I don’t mean to mislead. I know that usually the phrase “one door closes” is completed by “and another one opens” and intimates a story behind the story. Here though, I’m actually being quite a bit more literal. Forewarned is forearmed.
We live in a relatively old house. Much of which is still original to its building in the 1920s. It’s also a bit wonky overall and there are several interesting, if not convincing, stories of how it came to be in its current incarnation. The house is literally in the tower-of-pisa style, where it tilts rather distressingly toward the front. In the few years we have lived here we have gotten used to the incline and have adjusted ourselves and our belongings accordingly. Though we’ve made our mistakes (buying Nina a marble run for example), we mostly don’t even notice the slope anymore.
Anyway, our front door, a thick, solid, wooden door, is also original. Along with the nearly 100 year old lock mechanism inside it. For the last few months the doorknob has been loose. An easy enough fix for me (and just about anyone else). But then the doorknob literally just fell off one day. Leaving us trapped like rats. Alright, maybe not quite that dramatic. But we couldn’t open the door from the inside. So, stuck in the house (sort of), with nothing better to do, I consulted Youtube. And channeled my inner Tam.
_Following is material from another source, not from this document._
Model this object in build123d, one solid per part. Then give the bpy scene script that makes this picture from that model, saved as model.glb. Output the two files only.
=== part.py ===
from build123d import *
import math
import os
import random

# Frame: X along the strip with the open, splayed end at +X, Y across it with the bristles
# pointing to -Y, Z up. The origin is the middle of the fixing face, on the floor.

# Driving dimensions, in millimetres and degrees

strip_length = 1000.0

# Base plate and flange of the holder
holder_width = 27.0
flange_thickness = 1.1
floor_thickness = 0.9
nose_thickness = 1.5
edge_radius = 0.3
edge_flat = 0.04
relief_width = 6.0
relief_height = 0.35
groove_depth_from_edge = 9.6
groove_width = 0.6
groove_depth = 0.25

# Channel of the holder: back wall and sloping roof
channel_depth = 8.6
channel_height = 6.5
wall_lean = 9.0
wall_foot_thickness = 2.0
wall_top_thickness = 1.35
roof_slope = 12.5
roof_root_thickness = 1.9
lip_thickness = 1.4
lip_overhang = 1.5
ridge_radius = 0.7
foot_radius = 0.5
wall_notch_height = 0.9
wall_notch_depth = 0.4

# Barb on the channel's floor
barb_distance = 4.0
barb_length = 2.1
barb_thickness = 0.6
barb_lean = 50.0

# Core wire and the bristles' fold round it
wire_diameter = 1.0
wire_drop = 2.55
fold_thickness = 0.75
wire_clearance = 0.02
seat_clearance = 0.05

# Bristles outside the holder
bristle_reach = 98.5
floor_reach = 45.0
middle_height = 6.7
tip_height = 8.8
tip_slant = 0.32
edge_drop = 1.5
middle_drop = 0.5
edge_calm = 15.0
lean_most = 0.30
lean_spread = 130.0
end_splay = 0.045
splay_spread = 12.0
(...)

Tam is inspirational for lots of reasons. But she has been particularly influential to me in the realm of home repairs. Tam doesn’t see a problem. She opens herself up to solutions. The difference is bigger than you think. It’s very Buddhist, all about your approach and expectations. Anyway…
I took the entire door apart. Pulling out the large locking mechanism along with dead bolts, door knobs and handles. The thin black box was greasy, dusty, dirty and filled with gears and springs. Totally cool. I watched Youtube for each step of taking it apart, making sure everything was moving as it should and putting it back together. Until I got stuck. Then I had to take the mechanism to a locksmith. Even though I had gotten to a point where I could not completely fix and finish the project, I didn’t feel defeated. In fact, I felt quite jubilant that I’d gotten as far as I had. Despite the three days we had holes in our front door and no way to lock the house.
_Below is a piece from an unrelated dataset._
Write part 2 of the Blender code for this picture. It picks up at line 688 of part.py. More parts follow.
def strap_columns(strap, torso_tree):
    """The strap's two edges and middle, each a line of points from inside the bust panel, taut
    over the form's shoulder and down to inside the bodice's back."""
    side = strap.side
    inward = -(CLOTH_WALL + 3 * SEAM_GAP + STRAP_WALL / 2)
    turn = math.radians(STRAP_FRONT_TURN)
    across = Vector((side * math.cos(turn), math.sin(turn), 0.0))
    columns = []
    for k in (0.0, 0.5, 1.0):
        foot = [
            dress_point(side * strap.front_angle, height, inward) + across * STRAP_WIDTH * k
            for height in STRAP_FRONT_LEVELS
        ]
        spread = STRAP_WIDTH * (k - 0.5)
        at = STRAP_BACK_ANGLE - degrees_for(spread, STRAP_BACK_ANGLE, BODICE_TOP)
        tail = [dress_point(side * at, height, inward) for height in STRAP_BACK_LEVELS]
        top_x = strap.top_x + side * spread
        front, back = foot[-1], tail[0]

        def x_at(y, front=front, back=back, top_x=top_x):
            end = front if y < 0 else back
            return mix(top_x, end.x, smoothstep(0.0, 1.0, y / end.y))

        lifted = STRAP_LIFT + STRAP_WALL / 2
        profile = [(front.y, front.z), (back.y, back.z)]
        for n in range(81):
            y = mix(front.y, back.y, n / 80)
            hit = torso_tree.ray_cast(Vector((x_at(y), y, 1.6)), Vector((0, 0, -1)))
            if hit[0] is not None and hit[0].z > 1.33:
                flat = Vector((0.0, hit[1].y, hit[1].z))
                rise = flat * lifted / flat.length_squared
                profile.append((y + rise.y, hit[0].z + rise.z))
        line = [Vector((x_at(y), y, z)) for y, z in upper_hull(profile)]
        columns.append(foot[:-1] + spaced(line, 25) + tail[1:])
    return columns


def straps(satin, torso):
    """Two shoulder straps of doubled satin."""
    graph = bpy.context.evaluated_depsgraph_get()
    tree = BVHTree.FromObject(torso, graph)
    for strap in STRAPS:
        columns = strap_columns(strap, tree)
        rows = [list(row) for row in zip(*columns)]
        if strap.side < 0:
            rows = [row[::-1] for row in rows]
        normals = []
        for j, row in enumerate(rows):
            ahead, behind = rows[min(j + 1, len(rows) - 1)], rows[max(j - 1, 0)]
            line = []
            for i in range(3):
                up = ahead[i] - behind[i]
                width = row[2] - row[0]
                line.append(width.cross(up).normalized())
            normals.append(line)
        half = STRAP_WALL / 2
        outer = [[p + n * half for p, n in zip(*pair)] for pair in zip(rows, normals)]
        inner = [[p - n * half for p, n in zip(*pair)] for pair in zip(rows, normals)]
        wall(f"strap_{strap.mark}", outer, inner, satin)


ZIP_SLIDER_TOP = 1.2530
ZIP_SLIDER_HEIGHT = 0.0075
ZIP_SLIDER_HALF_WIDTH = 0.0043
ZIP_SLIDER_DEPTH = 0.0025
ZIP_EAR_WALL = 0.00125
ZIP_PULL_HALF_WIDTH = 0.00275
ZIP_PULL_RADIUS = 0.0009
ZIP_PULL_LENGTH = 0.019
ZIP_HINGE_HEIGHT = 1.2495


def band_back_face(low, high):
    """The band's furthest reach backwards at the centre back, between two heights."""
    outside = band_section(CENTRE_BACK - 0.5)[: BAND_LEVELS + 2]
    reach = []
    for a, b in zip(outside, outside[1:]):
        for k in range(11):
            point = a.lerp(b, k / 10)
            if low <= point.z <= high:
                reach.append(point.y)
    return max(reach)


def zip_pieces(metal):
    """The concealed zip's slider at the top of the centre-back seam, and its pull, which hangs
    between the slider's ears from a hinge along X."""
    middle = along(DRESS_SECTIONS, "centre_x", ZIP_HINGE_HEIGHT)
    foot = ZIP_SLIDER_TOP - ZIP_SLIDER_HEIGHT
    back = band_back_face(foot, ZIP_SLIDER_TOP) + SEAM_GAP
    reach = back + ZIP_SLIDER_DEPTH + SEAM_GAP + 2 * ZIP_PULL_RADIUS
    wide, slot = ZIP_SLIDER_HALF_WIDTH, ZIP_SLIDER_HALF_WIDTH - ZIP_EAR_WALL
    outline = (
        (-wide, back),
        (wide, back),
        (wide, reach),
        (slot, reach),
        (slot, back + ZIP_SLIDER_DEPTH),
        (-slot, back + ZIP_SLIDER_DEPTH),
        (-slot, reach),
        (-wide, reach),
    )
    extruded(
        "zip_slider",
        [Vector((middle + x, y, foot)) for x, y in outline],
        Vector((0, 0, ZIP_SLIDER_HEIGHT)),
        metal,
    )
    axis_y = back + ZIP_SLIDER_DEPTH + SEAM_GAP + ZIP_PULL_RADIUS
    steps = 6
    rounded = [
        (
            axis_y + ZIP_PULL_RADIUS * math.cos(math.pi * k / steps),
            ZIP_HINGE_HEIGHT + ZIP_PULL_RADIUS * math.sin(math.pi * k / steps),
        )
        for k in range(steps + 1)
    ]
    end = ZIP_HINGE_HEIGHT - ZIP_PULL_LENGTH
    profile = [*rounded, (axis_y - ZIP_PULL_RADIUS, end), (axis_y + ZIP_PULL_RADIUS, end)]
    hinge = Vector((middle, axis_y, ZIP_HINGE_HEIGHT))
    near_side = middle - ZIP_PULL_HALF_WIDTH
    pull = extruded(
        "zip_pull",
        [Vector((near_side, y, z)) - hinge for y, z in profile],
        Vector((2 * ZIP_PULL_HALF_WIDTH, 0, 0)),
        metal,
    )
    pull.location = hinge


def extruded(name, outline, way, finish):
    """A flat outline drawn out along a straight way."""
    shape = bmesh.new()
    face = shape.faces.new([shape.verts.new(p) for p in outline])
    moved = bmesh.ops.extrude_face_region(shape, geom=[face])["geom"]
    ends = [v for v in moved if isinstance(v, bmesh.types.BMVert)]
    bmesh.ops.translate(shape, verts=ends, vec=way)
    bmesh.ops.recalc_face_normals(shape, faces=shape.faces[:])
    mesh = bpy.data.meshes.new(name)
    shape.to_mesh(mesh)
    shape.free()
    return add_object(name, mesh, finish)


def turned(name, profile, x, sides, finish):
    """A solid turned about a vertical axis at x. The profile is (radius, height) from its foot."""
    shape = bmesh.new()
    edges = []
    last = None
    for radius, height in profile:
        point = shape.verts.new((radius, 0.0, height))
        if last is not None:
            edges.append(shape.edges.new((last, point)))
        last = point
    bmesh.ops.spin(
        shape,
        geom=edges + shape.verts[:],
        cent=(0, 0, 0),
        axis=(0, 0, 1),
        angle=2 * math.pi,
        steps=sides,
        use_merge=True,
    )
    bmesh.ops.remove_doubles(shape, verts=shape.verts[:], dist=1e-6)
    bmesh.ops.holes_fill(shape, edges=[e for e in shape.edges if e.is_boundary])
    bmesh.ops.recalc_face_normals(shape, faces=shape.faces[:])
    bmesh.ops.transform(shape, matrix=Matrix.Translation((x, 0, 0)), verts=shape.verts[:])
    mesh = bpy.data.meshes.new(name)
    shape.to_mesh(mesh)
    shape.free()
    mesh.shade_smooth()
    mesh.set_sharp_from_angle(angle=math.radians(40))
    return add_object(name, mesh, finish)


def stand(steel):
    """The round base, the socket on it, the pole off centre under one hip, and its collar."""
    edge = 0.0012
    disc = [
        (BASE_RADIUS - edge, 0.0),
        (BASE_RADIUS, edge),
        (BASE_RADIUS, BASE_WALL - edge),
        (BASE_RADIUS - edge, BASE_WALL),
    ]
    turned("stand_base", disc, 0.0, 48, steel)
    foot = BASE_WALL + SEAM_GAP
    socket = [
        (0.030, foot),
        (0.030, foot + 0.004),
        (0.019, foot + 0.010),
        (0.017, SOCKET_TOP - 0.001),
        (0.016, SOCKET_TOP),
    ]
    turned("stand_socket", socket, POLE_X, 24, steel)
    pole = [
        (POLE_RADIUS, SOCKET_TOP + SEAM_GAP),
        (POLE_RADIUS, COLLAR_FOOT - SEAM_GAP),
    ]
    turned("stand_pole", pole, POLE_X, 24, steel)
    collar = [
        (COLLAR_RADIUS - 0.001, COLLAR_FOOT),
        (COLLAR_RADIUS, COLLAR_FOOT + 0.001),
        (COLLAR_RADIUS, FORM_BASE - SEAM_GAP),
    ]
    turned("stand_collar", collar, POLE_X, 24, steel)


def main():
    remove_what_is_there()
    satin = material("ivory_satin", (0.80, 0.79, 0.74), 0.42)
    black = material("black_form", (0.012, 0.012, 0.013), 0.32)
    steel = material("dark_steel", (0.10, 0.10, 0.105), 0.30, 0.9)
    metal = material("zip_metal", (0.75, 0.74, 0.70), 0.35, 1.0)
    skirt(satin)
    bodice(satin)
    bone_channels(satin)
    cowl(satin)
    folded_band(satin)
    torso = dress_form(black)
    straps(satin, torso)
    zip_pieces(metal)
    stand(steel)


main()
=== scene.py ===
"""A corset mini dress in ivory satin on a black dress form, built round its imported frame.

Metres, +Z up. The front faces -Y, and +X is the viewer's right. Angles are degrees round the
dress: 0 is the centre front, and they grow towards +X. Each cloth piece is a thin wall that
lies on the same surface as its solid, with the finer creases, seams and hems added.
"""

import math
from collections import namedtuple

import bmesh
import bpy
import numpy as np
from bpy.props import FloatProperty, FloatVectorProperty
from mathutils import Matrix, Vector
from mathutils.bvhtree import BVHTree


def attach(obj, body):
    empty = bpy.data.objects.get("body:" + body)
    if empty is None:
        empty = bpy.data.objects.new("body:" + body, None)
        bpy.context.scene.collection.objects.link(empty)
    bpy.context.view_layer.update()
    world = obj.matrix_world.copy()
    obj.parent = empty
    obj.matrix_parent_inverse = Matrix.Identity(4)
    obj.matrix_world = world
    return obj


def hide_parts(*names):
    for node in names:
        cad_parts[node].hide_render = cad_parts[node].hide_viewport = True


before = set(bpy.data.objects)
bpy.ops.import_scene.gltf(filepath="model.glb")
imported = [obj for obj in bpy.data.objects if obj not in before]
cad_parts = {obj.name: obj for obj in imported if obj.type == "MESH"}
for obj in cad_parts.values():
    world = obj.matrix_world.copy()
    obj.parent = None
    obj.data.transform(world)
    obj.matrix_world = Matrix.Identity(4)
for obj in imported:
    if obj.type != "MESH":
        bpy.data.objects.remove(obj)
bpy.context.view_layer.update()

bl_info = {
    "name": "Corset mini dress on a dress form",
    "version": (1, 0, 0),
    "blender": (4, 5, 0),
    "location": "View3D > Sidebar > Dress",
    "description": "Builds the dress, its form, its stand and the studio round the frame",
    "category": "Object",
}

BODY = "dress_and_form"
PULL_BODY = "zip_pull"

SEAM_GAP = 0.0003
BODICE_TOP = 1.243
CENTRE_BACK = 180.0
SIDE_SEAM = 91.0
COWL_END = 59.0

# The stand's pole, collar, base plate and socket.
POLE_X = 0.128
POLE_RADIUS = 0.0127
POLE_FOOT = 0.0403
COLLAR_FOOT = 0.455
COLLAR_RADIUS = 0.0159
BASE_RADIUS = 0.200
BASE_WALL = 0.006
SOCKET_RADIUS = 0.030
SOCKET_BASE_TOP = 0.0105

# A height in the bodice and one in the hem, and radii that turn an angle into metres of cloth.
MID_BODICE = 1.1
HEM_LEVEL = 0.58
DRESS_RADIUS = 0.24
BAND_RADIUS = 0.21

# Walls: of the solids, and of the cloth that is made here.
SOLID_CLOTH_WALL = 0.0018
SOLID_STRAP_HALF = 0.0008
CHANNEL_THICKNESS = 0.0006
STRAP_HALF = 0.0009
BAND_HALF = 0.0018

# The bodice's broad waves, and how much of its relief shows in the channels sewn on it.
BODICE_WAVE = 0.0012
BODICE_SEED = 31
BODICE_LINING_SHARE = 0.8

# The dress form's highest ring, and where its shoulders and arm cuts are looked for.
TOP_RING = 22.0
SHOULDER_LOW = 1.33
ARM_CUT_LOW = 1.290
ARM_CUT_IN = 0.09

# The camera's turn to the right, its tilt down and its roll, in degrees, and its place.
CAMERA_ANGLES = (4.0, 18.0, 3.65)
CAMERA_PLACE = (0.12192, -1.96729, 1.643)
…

The locksmith I went to was close-by and got excellent reviews on social media sites like Yelp. I realize now, after the fact, that I generally tend to approach circumstances like this from a very awkward place. Male-dominated realms like construction, auto mechanics or home repairs intimidate me. And I generally go into interactions with a one-down mentality, waiting to be scoffed at, dismissed, rebuffed. But I was so pumped about my success with the lock system, that I practically skipped into the shop. The locksmith, a short, stocky, gruff-looking, tattooed, beefy guy with a grey crew-cut glanced uninterestedly at the locks and gears and said, “Yeah, that’s pretty much done. It’s about 100 years old and it’s had its time.” I was like, “Dude! Come on! I took this shit out, took it apart, cleaned it up and put it all back together. By myself! Give me some props here before you send me away.” Of course I said it in a jovial, teasing tone. He quirked a half smile and said, “So, you did this yourself huh?” Alright. Now we’re talking.
We ended up having a really nice conversation and connection (which I will spare you the back and forth details of). While we chatted about hundred-year-old locks and other this old house stuff, he fiddled with the mechanism in his hands. Something clicked into place and he was like, “Well what do you know! This may just have a bit more life in it after all.” He explained how to reinstall the mechanism carefully so that certain parts would line up and catch correctly. He was acting like a cool big brother rather than (my regular experience of men in this kind of position with me) a patronizing douchebag. He suggested that regardless of how much life the lock had left, I should start putting some money aside for a new system.
I raced home like a little kid and put that sucker back together. Then I opened and closed the door, locking and unlocking it, repeatedly, about a thousand times. Until I realized that with each click I was shortening the lock’s already breviloquent life.
Given my last blog post about not being able to hold onto the pride and triumph that should accompany accomplishment, I was very aware of holding onto (without grasping) the good feeling of hard work and achievement. And wanted to share it with you. Thanks for reading.